**Goal**
From the listing below, extract each line containing the string "picture".
>> start Data section
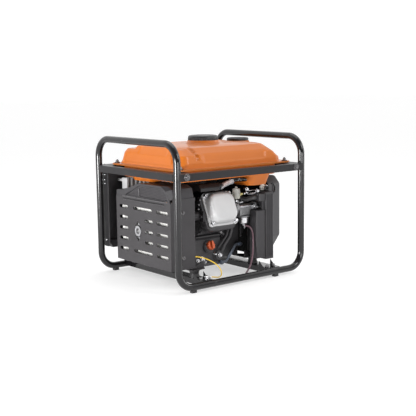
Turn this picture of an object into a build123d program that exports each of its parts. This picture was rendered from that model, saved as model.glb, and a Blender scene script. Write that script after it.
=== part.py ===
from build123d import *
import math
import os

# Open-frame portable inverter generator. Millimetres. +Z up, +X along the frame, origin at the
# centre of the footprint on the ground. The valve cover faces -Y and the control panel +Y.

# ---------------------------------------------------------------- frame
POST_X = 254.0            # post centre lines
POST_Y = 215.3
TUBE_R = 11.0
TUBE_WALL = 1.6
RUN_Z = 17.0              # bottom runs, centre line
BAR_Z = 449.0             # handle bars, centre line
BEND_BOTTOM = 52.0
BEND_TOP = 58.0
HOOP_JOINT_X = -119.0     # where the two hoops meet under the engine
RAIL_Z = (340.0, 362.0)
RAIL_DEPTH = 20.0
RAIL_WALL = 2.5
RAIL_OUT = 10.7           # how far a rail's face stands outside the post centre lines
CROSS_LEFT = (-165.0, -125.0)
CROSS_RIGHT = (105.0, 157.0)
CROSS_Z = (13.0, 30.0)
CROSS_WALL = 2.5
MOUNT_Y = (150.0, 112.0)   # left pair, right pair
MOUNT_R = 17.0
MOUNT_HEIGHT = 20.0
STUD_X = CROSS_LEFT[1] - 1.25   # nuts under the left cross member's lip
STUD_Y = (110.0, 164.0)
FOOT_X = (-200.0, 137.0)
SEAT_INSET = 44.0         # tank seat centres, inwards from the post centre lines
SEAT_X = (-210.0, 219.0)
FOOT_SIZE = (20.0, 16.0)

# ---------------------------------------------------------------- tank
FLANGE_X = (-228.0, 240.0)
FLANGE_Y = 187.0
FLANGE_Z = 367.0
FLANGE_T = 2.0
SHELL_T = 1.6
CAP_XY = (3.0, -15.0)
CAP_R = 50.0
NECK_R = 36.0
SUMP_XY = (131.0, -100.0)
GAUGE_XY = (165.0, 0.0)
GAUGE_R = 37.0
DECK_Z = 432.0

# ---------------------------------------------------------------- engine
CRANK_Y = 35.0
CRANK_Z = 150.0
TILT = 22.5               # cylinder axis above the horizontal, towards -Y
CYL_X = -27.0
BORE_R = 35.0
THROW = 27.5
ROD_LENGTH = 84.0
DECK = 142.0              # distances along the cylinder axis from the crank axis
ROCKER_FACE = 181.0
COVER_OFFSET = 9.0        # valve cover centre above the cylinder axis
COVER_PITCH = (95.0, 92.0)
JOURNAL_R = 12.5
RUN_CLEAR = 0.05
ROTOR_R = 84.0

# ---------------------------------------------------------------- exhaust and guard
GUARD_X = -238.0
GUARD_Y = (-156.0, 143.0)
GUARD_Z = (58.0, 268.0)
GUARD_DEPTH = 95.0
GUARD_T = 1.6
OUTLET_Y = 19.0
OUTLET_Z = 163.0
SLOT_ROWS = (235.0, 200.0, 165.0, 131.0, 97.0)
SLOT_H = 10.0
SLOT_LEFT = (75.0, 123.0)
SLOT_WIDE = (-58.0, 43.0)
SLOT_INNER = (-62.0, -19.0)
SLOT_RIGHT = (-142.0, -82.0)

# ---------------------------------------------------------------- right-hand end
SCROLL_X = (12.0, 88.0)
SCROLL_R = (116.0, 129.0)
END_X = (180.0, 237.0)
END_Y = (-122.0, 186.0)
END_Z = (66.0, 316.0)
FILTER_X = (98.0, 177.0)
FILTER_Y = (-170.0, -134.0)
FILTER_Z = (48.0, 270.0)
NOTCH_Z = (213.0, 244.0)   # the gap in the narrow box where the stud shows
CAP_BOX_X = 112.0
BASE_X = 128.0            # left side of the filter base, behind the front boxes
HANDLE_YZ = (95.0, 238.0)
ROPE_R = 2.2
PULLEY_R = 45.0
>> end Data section
>> start Data section
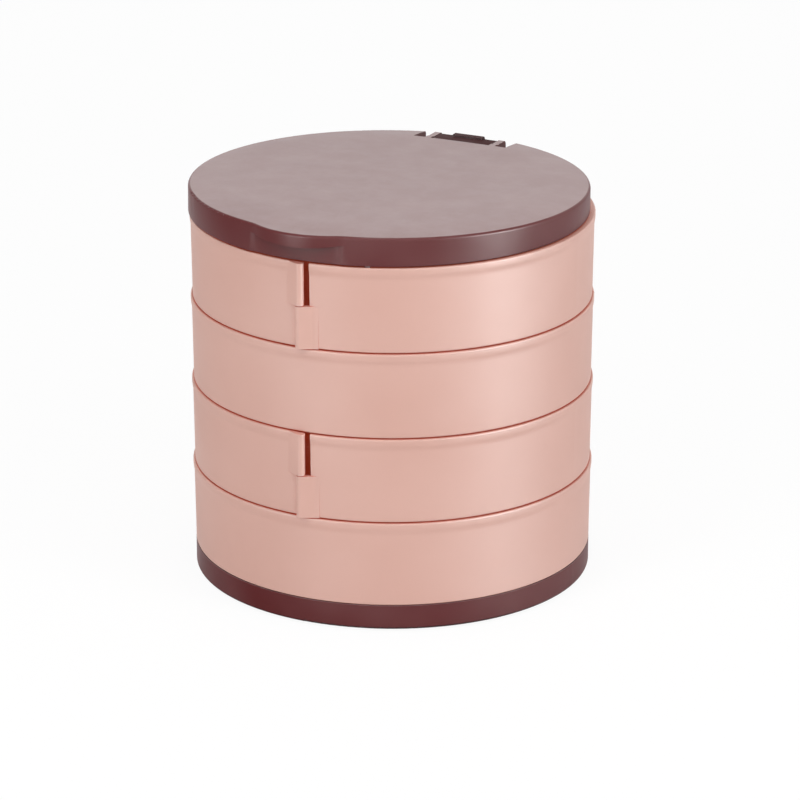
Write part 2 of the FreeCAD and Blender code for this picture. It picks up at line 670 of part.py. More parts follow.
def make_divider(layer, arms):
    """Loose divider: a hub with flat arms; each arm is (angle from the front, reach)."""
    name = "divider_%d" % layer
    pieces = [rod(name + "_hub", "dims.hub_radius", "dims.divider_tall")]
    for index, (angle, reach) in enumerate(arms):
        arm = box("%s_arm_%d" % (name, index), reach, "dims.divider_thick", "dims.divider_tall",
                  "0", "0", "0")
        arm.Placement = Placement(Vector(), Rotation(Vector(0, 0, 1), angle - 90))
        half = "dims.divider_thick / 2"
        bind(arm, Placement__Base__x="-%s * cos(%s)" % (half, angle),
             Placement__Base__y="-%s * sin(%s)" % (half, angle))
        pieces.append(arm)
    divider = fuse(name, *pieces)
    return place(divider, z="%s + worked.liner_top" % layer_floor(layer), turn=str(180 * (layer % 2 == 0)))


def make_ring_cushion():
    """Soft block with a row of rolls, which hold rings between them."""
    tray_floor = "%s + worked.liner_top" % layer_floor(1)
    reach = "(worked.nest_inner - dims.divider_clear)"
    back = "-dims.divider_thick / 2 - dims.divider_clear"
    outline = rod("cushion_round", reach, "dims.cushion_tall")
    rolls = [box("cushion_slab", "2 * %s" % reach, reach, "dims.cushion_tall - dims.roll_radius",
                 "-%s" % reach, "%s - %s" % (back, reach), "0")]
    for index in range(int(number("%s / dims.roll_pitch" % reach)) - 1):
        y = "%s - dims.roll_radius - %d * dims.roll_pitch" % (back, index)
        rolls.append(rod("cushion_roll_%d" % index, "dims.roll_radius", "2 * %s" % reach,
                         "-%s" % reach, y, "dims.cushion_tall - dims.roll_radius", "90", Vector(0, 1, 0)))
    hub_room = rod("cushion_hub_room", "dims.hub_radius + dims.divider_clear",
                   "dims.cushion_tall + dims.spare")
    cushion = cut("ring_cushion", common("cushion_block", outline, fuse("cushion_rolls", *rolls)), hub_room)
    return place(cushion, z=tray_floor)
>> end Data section
**Full answer**
Turn this picture of an object into a build123d program that exports each of its parts. This picture was rendered from that model, saved as model.glb, and a Blender scene script. Write that script after it.
Write part 2 of the FreeCAD and Blender code for this picture. It picks up at line 670 of part.py. More parts follow.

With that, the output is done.